- OBJECTIVE: Go through the material below and copy each line where the word "axes" appears.

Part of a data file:
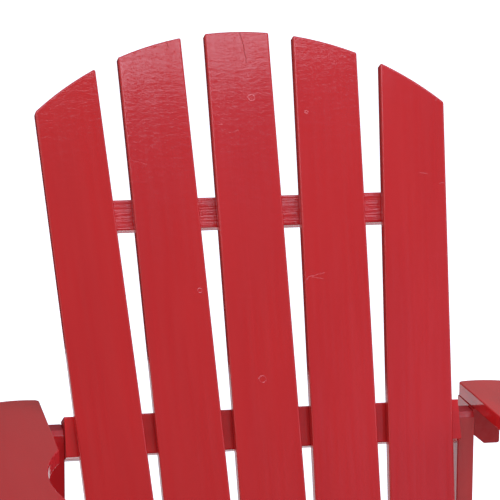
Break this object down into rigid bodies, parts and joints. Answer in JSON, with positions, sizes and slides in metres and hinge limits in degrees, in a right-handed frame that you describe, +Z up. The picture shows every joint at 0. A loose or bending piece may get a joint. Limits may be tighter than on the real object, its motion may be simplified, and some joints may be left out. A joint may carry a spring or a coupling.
{
  "type": "adirondack chair",
  "caption": "Painted wooden garden armchair with a sloping slatted seat, a fanned reclined slat back with an arched top, and wide flat arms.",
  "frame": {"origin": "on the ground, under the centre of the chair's overall length and width", "axes": "+Z up; -Y is the way the sitter faces; +X to the right of someone who looks at the chair from the front"},
  "size_m": [0.796, 0.88, 1.0262],
  "materials": {
    "painted_wood": "semi-gloss red exterior paint, brushed along the grain",
    "painted_screws": "countersunk screw heads under the same red paint",
    "zinc_steel": "zinc-plated carriage bolts, washers and nuts"
  },
  "bodies": {
    "root": {"apron_screws": "painted_screws", "arm_front_screws": "painted_screws", "arm_left": "painted_wood", "arm_level_brace": "painted_wood", "arm_rear_screws": "painted_screws", "arm_right": "painted_wood", "back_slat_1": "painted_wood", "back_slat_2": "painted_wood", "back_slat_3": "painted_wood", "back_slat_4": "painted_wood", "back_slat_5": "painted_wood", "block_screws": "painted_screws", "bolt_nuts": "zinc_steel", "bolt_washers": "zinc_steel", "brace_cleat_left": "painted_wood", "brace_cleat_right": "painted_wood", "brace_screws": "painted_screws", "bracket_screws": "painted_screws", "cleat_end_screws": "painted_screws", "cleat_screws": "painted_screws", "front_apron": "painted_wood", "front_arm_bracket_left": "painted_wood", "front_arm_bracket_right": "painted_wood", "front_leg_left": "painted_wood", "front_leg_right": "painted_wood", "leg_bolts": "zinc_steel", "lower_back_batten": "painted_wood", "lower_batten_screws": "painted_screws", "post_bolts": "zinc_steel", "rail_end_screws": "painted_screws", "rear_arm_block_left": "painted_wood", "rear_arm_block_right": "painted_wood", "rear_post_left": "painted_wood", "rear_post_right": "painted_wood", "rear_stretcher": "painted_wood", "seat_screws": "painted_screws", "seat_slat_1": "painted_wood", "seat_slat_2": "painted_wood", "seat_slat_3": "painted_wood", "seat_slat_4": "painted_wood", "seat_slat_5": "painted_wood", "stringer_left": "painted_wood", "stringer_right": "painted_wood", "upper_back_batten": "painted_wood", "upper_batten_screws": "painted_screws"}
  },
  "joints": []
}
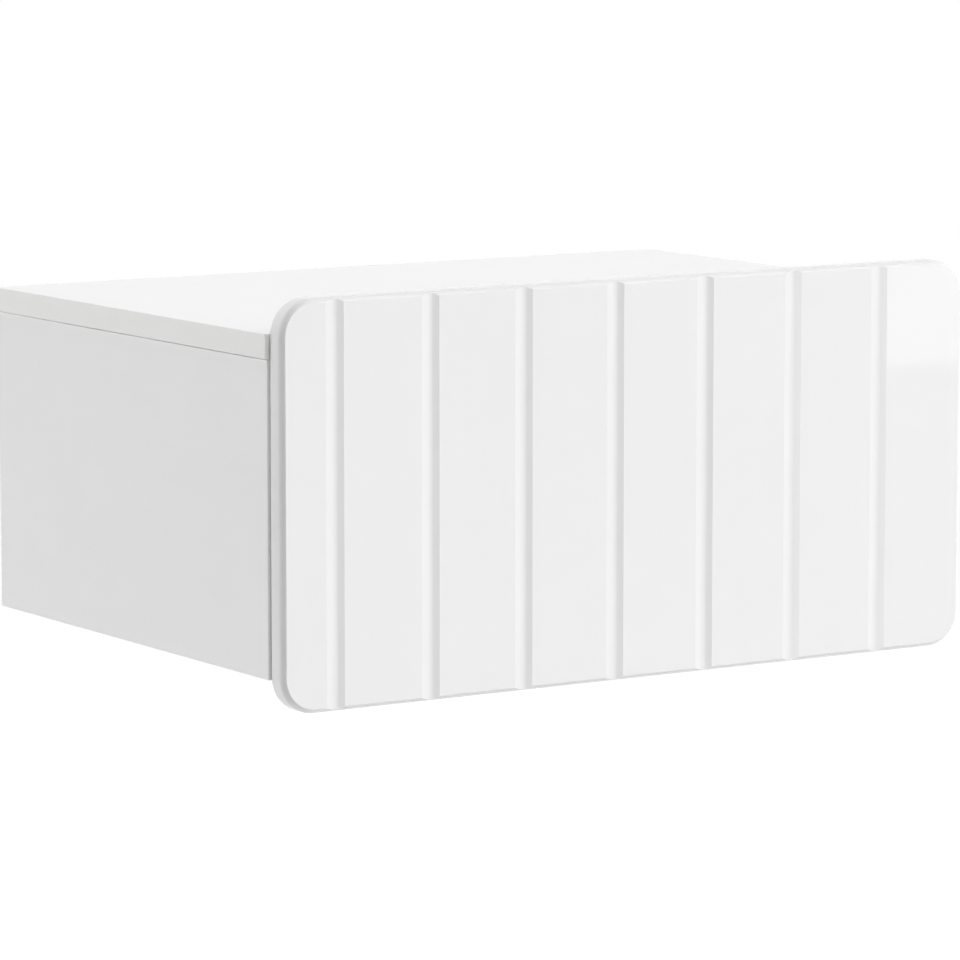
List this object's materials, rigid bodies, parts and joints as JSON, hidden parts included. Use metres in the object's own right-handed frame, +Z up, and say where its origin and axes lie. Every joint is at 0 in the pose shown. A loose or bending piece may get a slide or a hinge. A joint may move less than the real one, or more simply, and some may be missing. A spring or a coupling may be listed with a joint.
{
  "type": "floating nightstand",
  "caption": "Wall-hung nightstand with a drawer behind a tall gloss white front that has rounded corners and upright V-grooves; the front stands above the top and hangs below the sides.",
  "frame": {"origin": "on the wall plane, at mid-width and mid-thickness of the top panel's rear edge", "axes": "+X to the right seen from the front, +Y into the wall, +Z up; the drawer opens along -Y"},
  "size_m": [0.606, 0.4245, 0.296],
  "materials": {
    "melamine_board": "satin white melamine on particle board, edges banded",
    "gloss_lacquered_mdf": "high-gloss white lacquer on MDF",
    "painted_fibreboard": "thin fibreboard, painted white",
    "zinc_plated_steel": "bright zinc plating",
    "die_cast_zinc": "dull die-cast zinc",
    "beech": "bare turned beech",
    "white_plastic": "moulded, satin",
    "black_plastic": "moulded, satin",
    "clear_silicone": "soft clear dots"
  },
  "bodies": {
    "carcass": {"top_panel": "melamine_board", "bottom_panel": "melamine_board", "left_side_panel": "melamine_board", "right_side_panel": "melamine_board", "rear_rail": "melamine_board", "back_panel": "painted_fibreboard", "cam_top_left_front": "die_cast_zinc", "cam_top_left_rear": "die_cast_zinc", "cam_top_right_front": "die_cast_zinc", "cam_top_right_rear": "die_cast_zinc", "cam_bottom_left_front": "die_cast_zinc", "cam_bottom_left_rear": "die_cast_zinc", "cam_bottom_right_front": "die_cast_zinc", "cam_bottom_right_rear": "die_cast_zinc", "cam_bolt_top_left_front": "zinc_plated_steel", "cam_bolt_top_left_rear": "zinc_plated_steel", "cam_bolt_top_right_front": "zinc_plated_steel", "cam_bolt_top_right_rear": "zinc_plated_steel", "cam_bolt_bottom_left_front": "zinc_plated_steel", "cam_bolt_bottom_left_rear": "zinc_plated_steel", "cam_bolt_bottom_right_front": "zinc_plated_steel", "cam_bolt_bottom_right_rear": "zinc_plated_steel", "dowel_top_left": "beech", "dowel_top_right": "beech", "dowel_bottom_left": "beech", "dowel_bottom_right": "beech", "hanger_housing_left": "white_plastic", "hanger_housing_right": "white_plastic", "hanger_hook_left": "zinc_plated_steel", "hanger_hook_right": "zinc_plated_steel", "wall_plate_left": "zinc_plated_steel", "wall_plate_right": "zinc_plated_steel", "runner_cabinet_member_left": "zinc_plated_steel", "runner_cabinet_member_right": "zinc_plated_steel"},
    "drawer": {"drawer_front": "gloss_lacquered_mdf", "drawer_back": "melamine_board", "drawer_bottom": "painted_fibreboard", "drawer_side_left": "melamine_board", "drawer_side_right": "melamine_board", "cam_front_left_upper": "die_cast_zinc", "cam_front_left_lower": "die_cast_zinc", "cam_front_right_upper": "die_cast_zinc", "cam_front_right_lower": "die_cast_zinc", "cam_bolt_front_left_upper": "zinc_plated_steel", "cam_bolt_front_left_lower": "zinc_plated_steel", "cam_bolt_front_right_upper": "zinc_plated_steel", "cam_bolt_front_right_lower": "zinc_plated_steel", "bumper_left": "clear_silicone", "bumper_right": "clear_silicone", "runner_drawer_member_left": "zinc_plated_steel", "runner_drawer_member_right": "zinc_plated_steel", "release_lever_left": "black_plastic", "release_lever_right": "black_plastic"},
    "middle_runner_left": {"runner_middle_member_left": "zinc_plated_steel"},
    "middle_runner_right": {"runner_middle_member_right": "zinc_plated_steel"},
    "outer_cage_left": {"outer_ball_cage_left": "zinc_plated_steel"},
    "outer_cage_right": {"outer_ball_cage_right": "zinc_plated_steel"},
    "inner_cage_left": {"inner_ball_cage_left": "zinc_plated_steel"},
    "inner_cage_right": {"inner_ball_cage_right": "zinc_plated_steel"}
  },
  "joints": [
    {"name": "drawer_slide", "type": "slide", "parent": "carcass", "child": "drawer", "axis": [0, -1, 0], "range_m": [0, 0.35]},
    {"name": "middle_runner_slide_left", "type": "slide", "parent": "carcass", "child": "middle_runner_left", "axis": [0, -1, 0], "range_m": [0, 0.175]},
    {"name": "middle_runner_slide_right", "type": "slide", "parent": "carcass", "child": "middle_runner_right", "axis": [0, -1, 0], "range_m": [0, 0.175]},
    {"name": "outer_cage_slide_left", "type": "slide", "parent": "carcass", "child": "outer_cage_left", "axis": [0, -1, 0], "range_m": [0, 0.0875]},
    {"name": "outer_cage_slide_right", "type": "slide", "parent": "carcass", "child": "outer_cage_right", "axis": [0, -1, 0], "range_m": [0, 0.0875]},
    {"name": "inner_cage_slide_left", "type": "slide", "parent": "carcass", "child": "inner_cage_left", "axis": [0, -1, 0], "range_m": [0, 0.2625]},
    {"name": "inner_cage_slide_right", "type": "slide", "parent": "carcass", "child": "inner_cage_right", "axis": [0, -1, 0], "range_m": [0, 0.2625]}
  ],
  "couplings": [
    {"joint": "middle_runner_slide_left", "follows": "drawer_slide", "ratio": 0.5},
    {"joint": "middle_runner_slide_right", "follows": "drawer_slide", "ratio": 0.5},
    {"joint": "outer_cage_slide_left", "follows": "drawer_slide", "ratio": 0.25},
    {"joint": "outer_cage_slide_right", "follows": "drawer_slide", "ratio": 0.25},
    {"joint": "inner_cage_slide_left", "follows": "drawer_slide", "ratio": 0.75},
    {"joint": "inner_cage_slide_right", "follows": "drawer_slide", "ratio": 0.75}
  ]
}
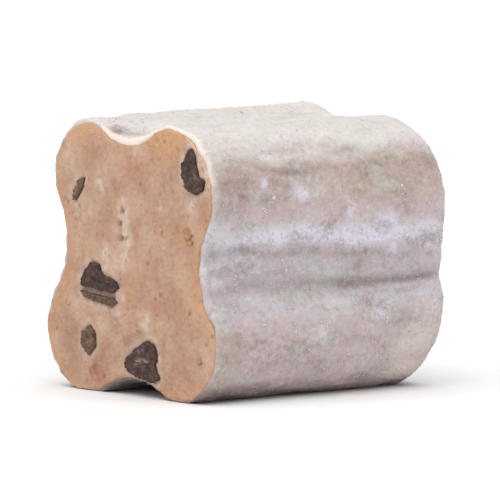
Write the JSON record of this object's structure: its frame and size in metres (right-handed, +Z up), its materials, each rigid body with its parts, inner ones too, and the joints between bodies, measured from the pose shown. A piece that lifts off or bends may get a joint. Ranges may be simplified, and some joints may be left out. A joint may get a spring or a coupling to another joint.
{
  "type": "chocolate truffle",
  "caption": "Lobed block of caramel chocolate truffle with a pale dusted skin, one flat cut end that shows dark biscuit chips and one softly rounded end, lying on its side.",
  "frame": {"origin": "middle of the footprint's box, on the surface that the truffle lies on", "axes": "+Z up, +Y along the block from the cut end to the rounded end, +X to the right as seen from the cut end"},
  "size_m": [0.026, 0.0278, 0.0248],
  "materials": {
    "truffle_mass": "soft matt caramel-brown truffle mass with dark biscuit chips, dusted pale grey-lilac outside"
  },
  "bodies": {
    "root": {"truffle": "truffle_mass"}
  },
  "joints": []
}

- FINISHED ANSWER:
  "frame": {"origin": "on the ground, under the centre of the chair's overall length and width", "axes": "+Z up; -Y is the way the sitter faces; +X to the right of someone who looks at the chair from the front"},
List this object's materials, rigid bodies, parts and joints as JSON, hidden parts included. Use metres in the object's own right-handed frame, +Z up, and say where its origin and axes lie. Every joint is at 0 in the pose shown. A loose or bending piece may get a slide or a hinge. A joint may move less than the real one, or more simply, and some may be missing. A spring or a coupling may be listed with a joint.
  "frame": {"origin": "on the wall plane, at mid-width and mid-thickness of the top panel's rear edge", "axes": "+X to the right seen from the front, +Y into the wall, +Z up; the drawer opens along -Y"},
  "frame": {"origin": "middle of the footprint's box, on the surface that the truffle lies on", "axes": "+Z up, +Y along the block from the cut end to the rounded end, +X to the right as seen from the cut end"},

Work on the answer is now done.